The capacity increase comes as Volvo Cars also reports its full-year sales results for 2020, which showed a strong growth in demand for the company’s Recharge models. The share of Recharge cars as a percentage of total sales more than doubled in 2020 compared with 2019. By 2022, electric car capacity at the plant in Ghent will have more than tripled from today’s levels and amount to around 60% of the plant’s total production capacity.

Ghent is currently preparing to take a second fully electric Volvo model, based on the CMA modular vehicle architecture, into production later this year — it already builds the XC40 Recharge, the company’s first fully electric car, as well as plug-in hybrid versions of the XC40.

Javier Varela, Head of global industrial operations and quality, said: “Our future is electric and customers clearly like what they see from our Recharge cars.

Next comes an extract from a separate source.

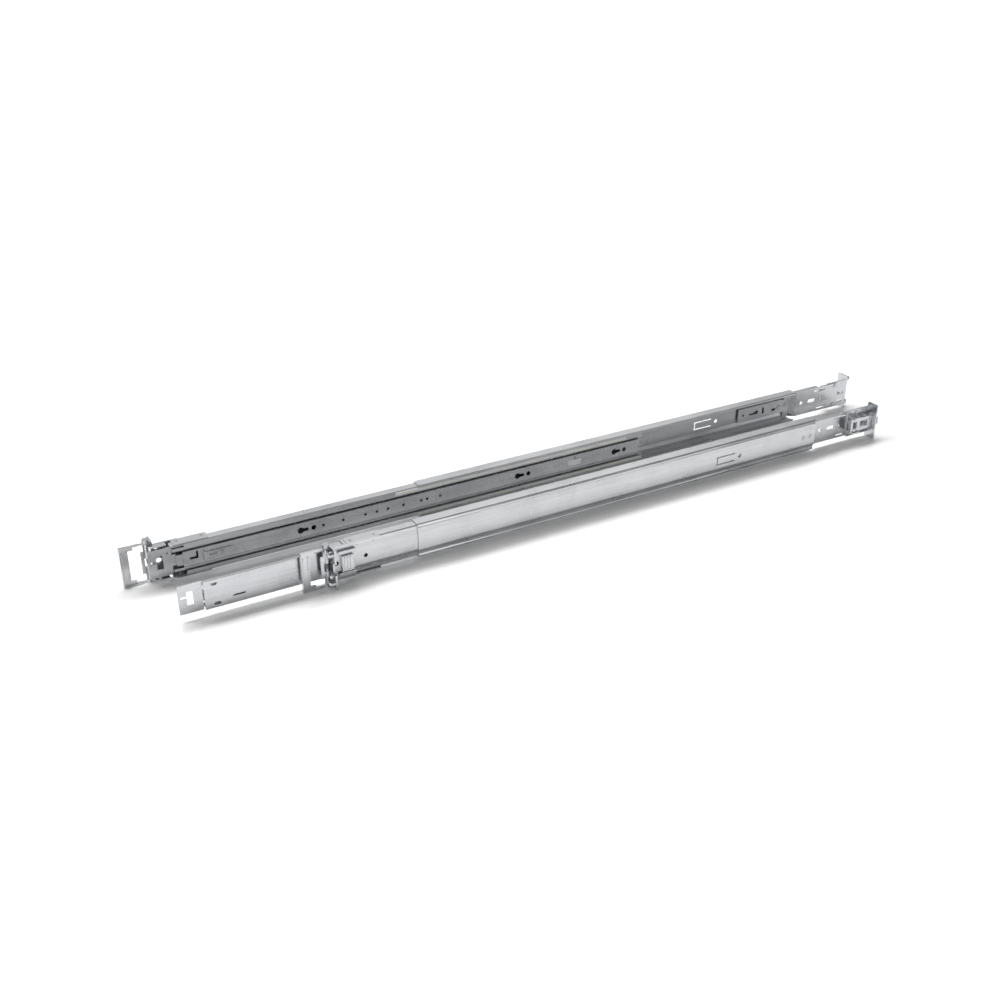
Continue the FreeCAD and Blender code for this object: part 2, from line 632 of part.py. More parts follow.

As we continue to electrify our line-up and boost our electric production capacity, Ghent is a real trailblazer for our global manufacturing network.”

Volvo Cars is committed to becoming a premium electric car company, and in the coming years will launch several fully electric cars. By 2025, it aims for its global sales to consist of 50 per cent fully electric cars, with the rest hybrids.

While Ghent is the first of its global manufacturing network to start building fully electric cars, the company also has plans to increase electric car manufacturing capacity at its other facilities around the world.

Last month, Volvo Cars also announced it will assemble electric motors at its Swedish powertrain plant in Skövde, and plans to establish complete in-house e-motor production by the middle of the decade.

The company plans to invest 700 million SEK to achieve this goal in the coming years. It is also investing significantly in the in-house design and development of e-motors for the next generation of Volvo cars.